The tragedy of Carrie, which both King and De Palma treat with the gravity that it deserves, is the idea that in high school, the worst thing to happen to someone is shame, embarrassment and rejection. It taps into our most primal desire to be loved and accepted by the tribe, which translates into safety and nourishment. Carrie is denied that, again and again. She never receives the comfort that she’s craving, except in small doses, and conditionally, from Miss Collins, her gym teacher (played by the great Betty Buckley). In the opening shower sequence, she reaches out, vulnerable, for help. Blood is coming out of her body, she doesn’t know why, and she’s scared for her own safety. The girls turn to savagery in response to her off-putting plea, pelting her with sanitary napkins. When she pleads with her mother, “Why didn’t you tell me?” looking for some comfort, she’s hit with a book and lectured that her body is sinful. After the massacre at the prom, when Carrie returns home and seeks solace in the arms of her abusive mother, she says, “they laughed at me.” The trauma she experienced is not the blood or violence or fire she inflicted, but that they laughed at her, that they rejected her. Carrie is a heartbreaking and tragic victim who turns into a monster as her self-preservation instincts morph into total annihilation.

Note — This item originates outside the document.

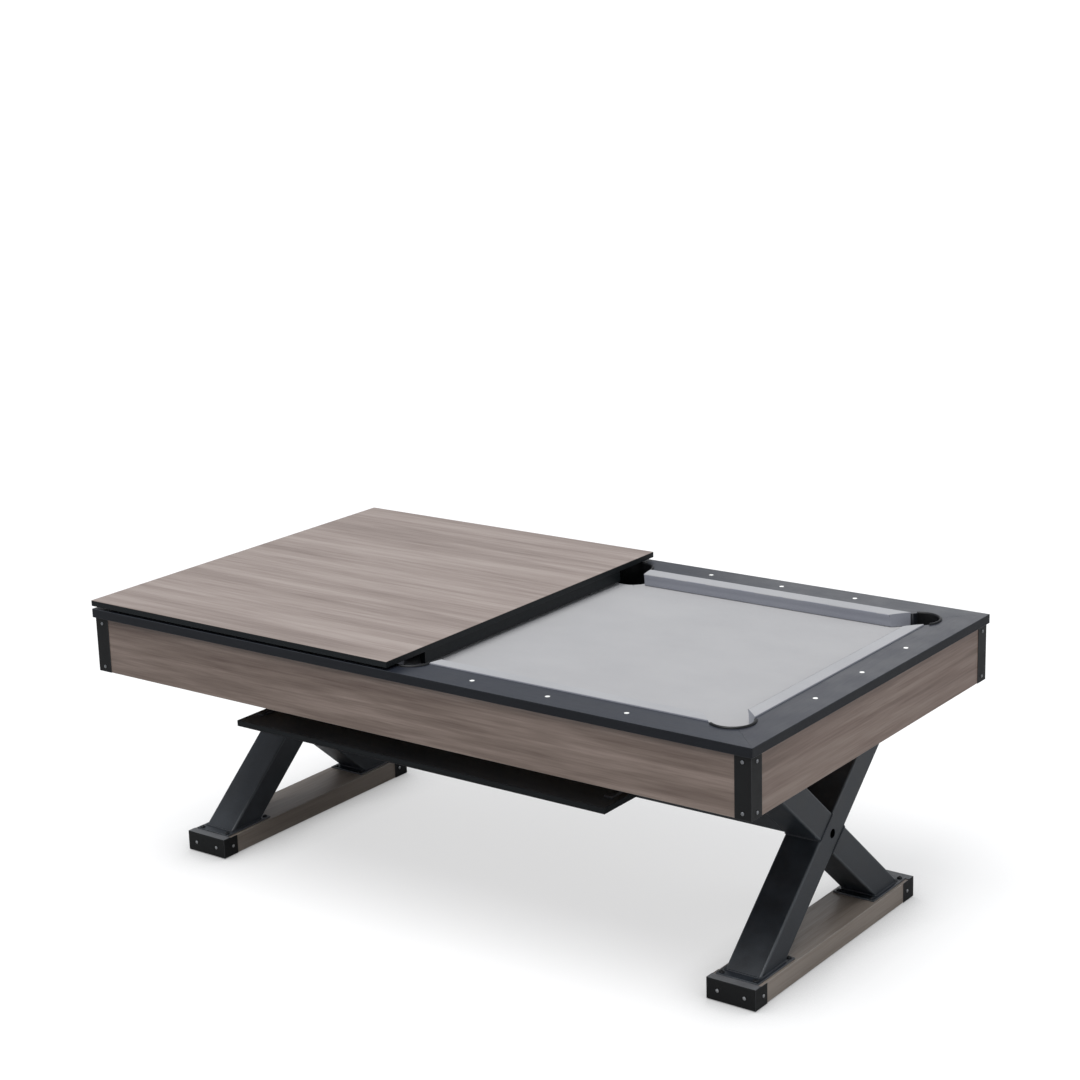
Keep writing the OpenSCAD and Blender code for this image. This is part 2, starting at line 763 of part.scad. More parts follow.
module batten_piece() {
    face = cover_l / 2 - (batten_in - cover_seam / 2);
    drop = cover_z - cloth_top - batten_gap;
    color("#222326") translate([face - batten_t, -batten_l / 2, -drop]) cube([batten_t, batten_l, drop]);
}

module strip_pieces() {
    y0 = half_w - strip_in - strip_w;
    color("#1b1b1c") for (my = [0, 1]) mirror([0, my, 0])
        translate([-cover_l / 2 + strip_end, y0, -cover_gap + rest_gap])
            cube([cover_l - 2 * strip_end, strip_w, cover_gap - rest_gap]);
}

module cover_place() {
    translate([cover_x, 0, cover_z]) children();
}

// The stowed half lies face down and crosswise, with its batten at the back
module stowed_place() {
    translate([0, 0, stow_z]) rotate([0, 0, 90]) rotate([180, 0, 0]) children();
}

// Stowage

module stow_runners() {
    top = cabinet_z + runner_fix;
    color("#26272a") for (mx = [0, 1]) mirror([mx, 0, 0]) difference() {
        union() {
            translate([runner_x, -runner_l / 2, runner_z]) cube([runner_t, runner_l, top - runner_z]);
            translate([runner_x + runner_t - runner_lip, -runner_l / 2, runner_z])
                cube([runner_lip, runner_l, runner_t]);
        }
        runner_screw_places() trim_hole();
    }
}

// Puts its children at the screws of the runner at +X, heads towards the middle
module runner_screw_places() {
    for (y = RUNNER_SCREWS)
        translate([runner_x, y, cabinet_z + runner_fix / 2]) rotate([0, -90, 0]) children();
}

module runner_screws() {
    color("#8d8f92") for (mx = [0, 1]) mirror([mx, 0, 0]) runner_screw_places() trim_bolt();
}

translate([-leg_x, 0, 0]) foot_beam();  // foot_beam_left
translate([leg_x, 0, 0]) foot_beam();  // foot_beam_right
foot_caps();
foot_cap_bolts();
leveler(-1, -1);  // leveler_front_left
leveler(1, -1);  // leveler_front_right
leveler(-1, 1);  // leveler_back_left
leveler(1, 1);  // leveler_back_right
leveler_inserts();
through_arm(-1);  // left_through_arm
half_arm(-1, 1);  // left_upper_arm
half_arm(-1, -1);  // left_lower_arm
through_arm(1);  // right_through_arm
half_arm(1, 1);  // right_upper_arm
half_arm(1, -1);  // right_lower_arm
leg_flanges();
leg_flange_bolts();
stretcher_beam();
stretcher_board();
stretcher_bolts();
long_apron(-1);  // front_apron
long_apron(1);  // back_apron
end_apron(-1);  // left_apron
end_apron(1);  // right_apron
corner_caps();
corner_cap_bolts();
leg_beams();
cross_members();
bed_cleats();
bed_slab();
bed_cloth();
long_rail(180);  // rail_front
long_rail(0);  // rail_back
end_rail(90);  // rail_left
end_rail(-90);  // rail_right
long_cushion(180, 1);  // cushion_front_left
long_cushion(180, -1);  // cushion_front_right
long_cushion(0, -1);  // cushion_back_left
long_cushion(0, 1);  // cushion_back_right
end_cushion(90);  // cushion_left
end_cushion(-90);  // cushion_right
sights();
rail_bolts();
pocket(0);  // pocket_front_left
pocket(1);  // pocket_front_middle
pocket(2);  // pocket_front_right
pocket(3);  // pocket_back_left
pocket(4);  // pocket_back_middle
pocket(5);  // pocket_back_right
stow_runners();
runner_screws();
cover_place() board_piece();  // cover_board
cover_place() sheet_piece();  // cover_sheet
cover_place() batten_piece();  // cover_batten
cover_place() strip_pieces();  // cover_strips
stowed_place() board_piece();  // stowed_board
stowed_place() sheet_piece();  // stowed_sheet
stowed_place() batten_piece();  // stowed_batten
stowed_place() strip_pieces();  // stowed_strips
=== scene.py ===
"""Looks of a pool table on crossed steel legs, with a two-piece dining cover.

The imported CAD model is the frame. Every piece is in metres in its coordinates: the origin is on
the floor under the middle of the table, X runs along it, the front is -Y, Z is up.
"""

import json
import math

import bmesh
import bpy
import numpy as np
from mathutils import Matrix, Vector
from mathutils.geometry import delaunay_2d_cdt


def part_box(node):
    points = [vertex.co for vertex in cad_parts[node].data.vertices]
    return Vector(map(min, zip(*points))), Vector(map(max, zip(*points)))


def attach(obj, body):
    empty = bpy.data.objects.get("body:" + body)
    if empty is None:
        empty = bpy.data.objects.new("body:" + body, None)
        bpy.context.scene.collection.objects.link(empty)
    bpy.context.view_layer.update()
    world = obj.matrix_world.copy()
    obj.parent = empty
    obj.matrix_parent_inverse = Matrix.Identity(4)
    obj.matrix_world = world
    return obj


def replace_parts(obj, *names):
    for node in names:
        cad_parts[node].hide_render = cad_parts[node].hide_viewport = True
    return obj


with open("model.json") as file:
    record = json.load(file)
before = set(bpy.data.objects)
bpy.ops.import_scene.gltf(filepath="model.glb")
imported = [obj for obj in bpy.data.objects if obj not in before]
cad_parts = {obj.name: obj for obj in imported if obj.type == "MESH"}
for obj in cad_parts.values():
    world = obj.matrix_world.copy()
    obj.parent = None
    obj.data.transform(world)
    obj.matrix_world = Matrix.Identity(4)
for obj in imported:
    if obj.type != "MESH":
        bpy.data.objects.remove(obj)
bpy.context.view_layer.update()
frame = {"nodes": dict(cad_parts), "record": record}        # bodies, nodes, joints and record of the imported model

MM = 0.001
X, Y, Z = 0, 1, 2
scene = bpy.context.scene
BODY_OF = {n: b for b, names in frame["record"]["behaviour"]["bodies"].items() for n in names}
POCKETS = sorted(n for n in frame["nodes"] if n.startswith("pocket_"))
CUSHIONS = sorted(n for n in frame["nodes"] if n.startswith("cushion_"))


# ---------------------------------------------------------------- node trees

def linear(colour):
    """Linear RGBA of an sRGB hex colour: the sRGB transfer curve undone on each channel."""
    c = np.array([int(colour[i:i + 2], 16) for i in (1, 3, 5)]) / 255
    return (*np.where(c <= 0.04045, c / 12.92, ((c + 0.055) / 1.055) ** 2.4).tolist(), 1.0)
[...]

Watching the film now, I can see that what moved me when I was in high school, whether I knew it then or not (I didn’t), was that this was a film about the inner lives of women, who are allowed to be everything in this instance: the villains and the victims, the empowered and the disempowered, complex characters, with whom you can simultaneously empathize and condemn. Grappling with the film 20 years later, I realize that what Carrie articulated for me is that, yes, teenage girls, sometimes we are monsters–but we usually have a damn good reason to be.